This is the first in what will be a mainstay of this blog–a discussion of a recent publication (peer-reviewed or not) that I think more folks should be reading and citing. Today’s article is both technically impressive and substantively important. It has the extremely un-thrilling name “Adding Design Elements to Improve Time Series Designs: No Child Left Behind as an Example of Causal Pattern-Matching,” and it appears in the most recent issue of the Journal for Research on Educational Effectiveness (the journal of the excellent SREE organization) .
The methodological purpose of this article is to add “design elements” to the Comparative Interrupted Time Series design (a common quasi-experimental design used to evaluate the causal impact of all manner of district- or state-level policies). The substantive purpose of this article is to identify the causal impact of NCLB on student achievement using NAEP data. While the latter has already been done (see for instance Dee and Jacob), this article strengthens Dee and Jacob’s findings through their design elements analysis.

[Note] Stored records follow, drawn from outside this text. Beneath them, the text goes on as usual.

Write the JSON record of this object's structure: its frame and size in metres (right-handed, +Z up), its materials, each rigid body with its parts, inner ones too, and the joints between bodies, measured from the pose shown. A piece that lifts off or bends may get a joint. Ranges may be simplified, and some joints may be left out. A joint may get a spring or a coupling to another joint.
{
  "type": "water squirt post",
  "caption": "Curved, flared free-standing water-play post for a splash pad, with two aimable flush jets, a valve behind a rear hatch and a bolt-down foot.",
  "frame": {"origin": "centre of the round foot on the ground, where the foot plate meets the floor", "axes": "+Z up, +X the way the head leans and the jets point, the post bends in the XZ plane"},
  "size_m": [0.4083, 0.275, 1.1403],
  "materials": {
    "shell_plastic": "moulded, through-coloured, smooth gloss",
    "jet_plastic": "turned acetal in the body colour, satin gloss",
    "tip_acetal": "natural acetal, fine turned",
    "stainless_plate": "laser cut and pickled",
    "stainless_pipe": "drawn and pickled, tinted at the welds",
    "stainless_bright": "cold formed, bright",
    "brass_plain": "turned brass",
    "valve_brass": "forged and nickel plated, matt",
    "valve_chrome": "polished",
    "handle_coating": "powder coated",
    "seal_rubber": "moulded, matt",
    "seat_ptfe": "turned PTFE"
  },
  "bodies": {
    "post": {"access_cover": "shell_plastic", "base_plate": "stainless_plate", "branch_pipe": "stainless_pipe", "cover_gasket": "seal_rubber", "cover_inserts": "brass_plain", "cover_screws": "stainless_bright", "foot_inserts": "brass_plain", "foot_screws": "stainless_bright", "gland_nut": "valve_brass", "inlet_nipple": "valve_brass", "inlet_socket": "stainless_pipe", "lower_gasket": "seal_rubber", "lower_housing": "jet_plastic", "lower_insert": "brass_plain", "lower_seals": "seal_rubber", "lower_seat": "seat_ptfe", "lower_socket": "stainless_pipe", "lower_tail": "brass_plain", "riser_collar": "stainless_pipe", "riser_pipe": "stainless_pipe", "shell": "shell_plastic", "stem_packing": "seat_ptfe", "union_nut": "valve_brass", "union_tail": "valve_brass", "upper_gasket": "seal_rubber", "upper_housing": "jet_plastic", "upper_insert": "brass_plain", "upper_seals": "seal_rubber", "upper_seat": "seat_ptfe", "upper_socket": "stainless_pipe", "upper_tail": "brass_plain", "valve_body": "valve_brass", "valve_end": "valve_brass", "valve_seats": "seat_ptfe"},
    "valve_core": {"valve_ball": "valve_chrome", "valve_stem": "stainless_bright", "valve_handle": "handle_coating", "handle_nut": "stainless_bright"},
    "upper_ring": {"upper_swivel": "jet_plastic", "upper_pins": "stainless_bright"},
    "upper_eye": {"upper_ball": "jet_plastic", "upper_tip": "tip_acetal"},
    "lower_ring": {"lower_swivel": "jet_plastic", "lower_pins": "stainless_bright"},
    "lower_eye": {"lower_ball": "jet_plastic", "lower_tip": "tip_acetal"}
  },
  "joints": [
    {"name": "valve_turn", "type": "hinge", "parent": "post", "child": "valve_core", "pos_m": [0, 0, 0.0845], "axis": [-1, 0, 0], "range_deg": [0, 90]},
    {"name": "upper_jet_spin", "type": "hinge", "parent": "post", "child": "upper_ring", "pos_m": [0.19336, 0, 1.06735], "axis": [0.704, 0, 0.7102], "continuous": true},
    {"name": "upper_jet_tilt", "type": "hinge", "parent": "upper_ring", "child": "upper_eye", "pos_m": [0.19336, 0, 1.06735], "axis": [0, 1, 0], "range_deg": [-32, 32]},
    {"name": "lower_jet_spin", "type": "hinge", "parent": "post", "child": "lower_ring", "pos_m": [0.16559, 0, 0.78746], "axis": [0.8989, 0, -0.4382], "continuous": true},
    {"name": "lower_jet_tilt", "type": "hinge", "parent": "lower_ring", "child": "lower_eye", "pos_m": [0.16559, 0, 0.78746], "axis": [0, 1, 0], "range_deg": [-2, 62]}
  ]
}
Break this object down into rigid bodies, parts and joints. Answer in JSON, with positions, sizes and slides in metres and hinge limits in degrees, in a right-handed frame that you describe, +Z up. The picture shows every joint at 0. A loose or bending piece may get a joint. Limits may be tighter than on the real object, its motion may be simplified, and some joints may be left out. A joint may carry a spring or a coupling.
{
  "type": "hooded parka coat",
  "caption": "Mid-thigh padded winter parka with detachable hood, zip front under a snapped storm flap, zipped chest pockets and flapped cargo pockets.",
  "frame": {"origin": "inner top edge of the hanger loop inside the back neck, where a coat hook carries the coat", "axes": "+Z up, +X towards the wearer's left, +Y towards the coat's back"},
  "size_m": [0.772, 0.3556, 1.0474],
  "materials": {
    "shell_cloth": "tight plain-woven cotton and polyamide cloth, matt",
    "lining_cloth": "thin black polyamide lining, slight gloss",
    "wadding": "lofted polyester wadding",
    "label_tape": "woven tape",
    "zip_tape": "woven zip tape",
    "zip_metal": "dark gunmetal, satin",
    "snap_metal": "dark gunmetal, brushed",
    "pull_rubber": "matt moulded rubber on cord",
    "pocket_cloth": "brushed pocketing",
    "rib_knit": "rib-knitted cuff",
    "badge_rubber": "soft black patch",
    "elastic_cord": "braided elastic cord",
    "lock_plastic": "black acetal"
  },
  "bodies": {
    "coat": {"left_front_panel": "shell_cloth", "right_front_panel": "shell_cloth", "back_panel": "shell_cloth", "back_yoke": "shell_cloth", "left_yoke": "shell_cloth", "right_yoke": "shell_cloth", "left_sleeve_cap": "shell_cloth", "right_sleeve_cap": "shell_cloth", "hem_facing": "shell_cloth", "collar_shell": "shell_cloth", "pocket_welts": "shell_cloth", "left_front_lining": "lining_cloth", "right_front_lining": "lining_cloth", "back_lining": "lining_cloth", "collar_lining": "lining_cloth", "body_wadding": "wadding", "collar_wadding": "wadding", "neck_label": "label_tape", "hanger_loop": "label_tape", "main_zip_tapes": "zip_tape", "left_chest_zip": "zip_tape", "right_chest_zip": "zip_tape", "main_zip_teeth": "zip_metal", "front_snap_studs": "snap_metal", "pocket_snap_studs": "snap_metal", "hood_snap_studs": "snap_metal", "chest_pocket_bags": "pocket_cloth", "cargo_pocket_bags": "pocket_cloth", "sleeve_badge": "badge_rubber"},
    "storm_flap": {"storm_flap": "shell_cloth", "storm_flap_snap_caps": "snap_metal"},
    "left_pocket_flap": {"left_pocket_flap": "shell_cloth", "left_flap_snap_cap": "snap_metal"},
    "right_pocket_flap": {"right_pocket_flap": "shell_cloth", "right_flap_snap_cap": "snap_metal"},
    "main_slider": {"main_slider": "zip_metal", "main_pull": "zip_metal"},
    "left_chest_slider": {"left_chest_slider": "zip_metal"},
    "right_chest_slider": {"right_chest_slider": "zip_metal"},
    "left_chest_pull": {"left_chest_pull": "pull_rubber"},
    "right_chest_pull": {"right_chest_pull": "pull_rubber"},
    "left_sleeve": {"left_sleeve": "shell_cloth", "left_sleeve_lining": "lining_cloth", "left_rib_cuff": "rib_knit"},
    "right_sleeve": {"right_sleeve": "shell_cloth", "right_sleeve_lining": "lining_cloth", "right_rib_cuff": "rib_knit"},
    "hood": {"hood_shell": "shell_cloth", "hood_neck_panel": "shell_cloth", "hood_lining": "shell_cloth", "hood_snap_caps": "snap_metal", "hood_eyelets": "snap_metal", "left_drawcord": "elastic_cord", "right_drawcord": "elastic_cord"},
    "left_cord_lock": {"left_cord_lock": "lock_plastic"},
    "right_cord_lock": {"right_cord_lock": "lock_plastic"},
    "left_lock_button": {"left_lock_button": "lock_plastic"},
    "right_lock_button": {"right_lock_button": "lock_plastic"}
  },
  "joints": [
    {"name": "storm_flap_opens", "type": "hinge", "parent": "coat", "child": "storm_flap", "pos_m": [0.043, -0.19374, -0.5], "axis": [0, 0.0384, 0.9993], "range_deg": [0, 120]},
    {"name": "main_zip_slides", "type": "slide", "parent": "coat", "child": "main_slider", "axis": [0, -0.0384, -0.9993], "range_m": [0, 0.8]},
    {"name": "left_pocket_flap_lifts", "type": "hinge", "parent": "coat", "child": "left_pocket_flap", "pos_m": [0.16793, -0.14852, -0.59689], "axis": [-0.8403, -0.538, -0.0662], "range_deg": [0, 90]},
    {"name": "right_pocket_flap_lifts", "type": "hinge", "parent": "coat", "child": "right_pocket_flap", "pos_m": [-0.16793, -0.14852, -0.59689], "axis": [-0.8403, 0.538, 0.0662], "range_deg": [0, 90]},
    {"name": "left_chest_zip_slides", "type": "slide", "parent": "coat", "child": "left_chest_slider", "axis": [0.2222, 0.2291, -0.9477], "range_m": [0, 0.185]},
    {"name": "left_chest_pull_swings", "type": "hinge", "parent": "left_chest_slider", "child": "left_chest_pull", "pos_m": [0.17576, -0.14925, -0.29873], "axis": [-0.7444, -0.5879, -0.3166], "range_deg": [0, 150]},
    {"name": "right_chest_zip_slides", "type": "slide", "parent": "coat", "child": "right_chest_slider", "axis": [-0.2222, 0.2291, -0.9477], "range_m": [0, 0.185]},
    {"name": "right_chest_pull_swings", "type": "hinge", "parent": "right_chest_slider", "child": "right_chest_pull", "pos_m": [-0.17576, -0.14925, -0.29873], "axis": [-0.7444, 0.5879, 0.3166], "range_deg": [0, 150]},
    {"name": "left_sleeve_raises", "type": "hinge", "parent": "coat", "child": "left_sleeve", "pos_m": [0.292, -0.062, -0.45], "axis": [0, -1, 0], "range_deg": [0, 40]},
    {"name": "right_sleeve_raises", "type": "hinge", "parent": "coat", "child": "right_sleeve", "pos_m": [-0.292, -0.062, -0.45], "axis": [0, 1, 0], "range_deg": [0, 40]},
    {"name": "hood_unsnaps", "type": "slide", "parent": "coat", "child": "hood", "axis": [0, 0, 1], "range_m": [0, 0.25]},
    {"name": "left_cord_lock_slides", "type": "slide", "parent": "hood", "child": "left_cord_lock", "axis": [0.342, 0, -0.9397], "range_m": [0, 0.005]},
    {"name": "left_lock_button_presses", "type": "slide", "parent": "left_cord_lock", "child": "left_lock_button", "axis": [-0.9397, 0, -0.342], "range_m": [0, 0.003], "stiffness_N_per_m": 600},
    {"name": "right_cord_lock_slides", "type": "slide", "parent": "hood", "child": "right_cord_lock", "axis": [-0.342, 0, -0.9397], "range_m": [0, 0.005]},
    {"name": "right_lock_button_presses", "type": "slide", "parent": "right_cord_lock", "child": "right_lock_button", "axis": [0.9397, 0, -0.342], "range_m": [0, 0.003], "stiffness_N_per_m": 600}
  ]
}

In essence, what design elements bring to the CITS design for evaluating NCLB is a greater degree of confidence in the causal conclusions. Wong and colleagues, in particular, demonstrate NCLB’s impacts in multiple ways:
- By comparing public and Catholic schools.
- By comparing public and non-Catholic private schools.

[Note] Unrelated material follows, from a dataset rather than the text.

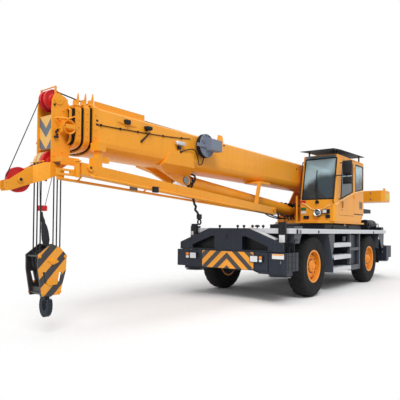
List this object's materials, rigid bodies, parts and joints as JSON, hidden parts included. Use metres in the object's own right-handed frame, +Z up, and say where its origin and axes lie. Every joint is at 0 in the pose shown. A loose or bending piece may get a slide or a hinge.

- By comparing states with high proficiency bars and low ones.
- By using tests in 4th and 8th grade math and 4th grade reading.
- By using Main NAEP and long-term trend NAEP.
- By comparing changes in mean scores and time-trends.
The substantive findings are as follows:
1. We now have national estimates of the effects of NCLB by 2011.
2. We now know that NCLB affected eighth-grade math, something not statistically confirmed in either Wong, Cook, Barnett, and Jung (2008) or Dee and Jacob (2011) where positive findings were limited to fourth-grade math.
3. We now have consistent but statistically weak evidence of a possible, but distinctly smaller, fourth-grade reading effect.
4. Although it is not clear why NCLB affected achievement, some possibilities are now indicated.
These possibilities include a) consequential accountability, b) higher standards, and c) the combination of the two.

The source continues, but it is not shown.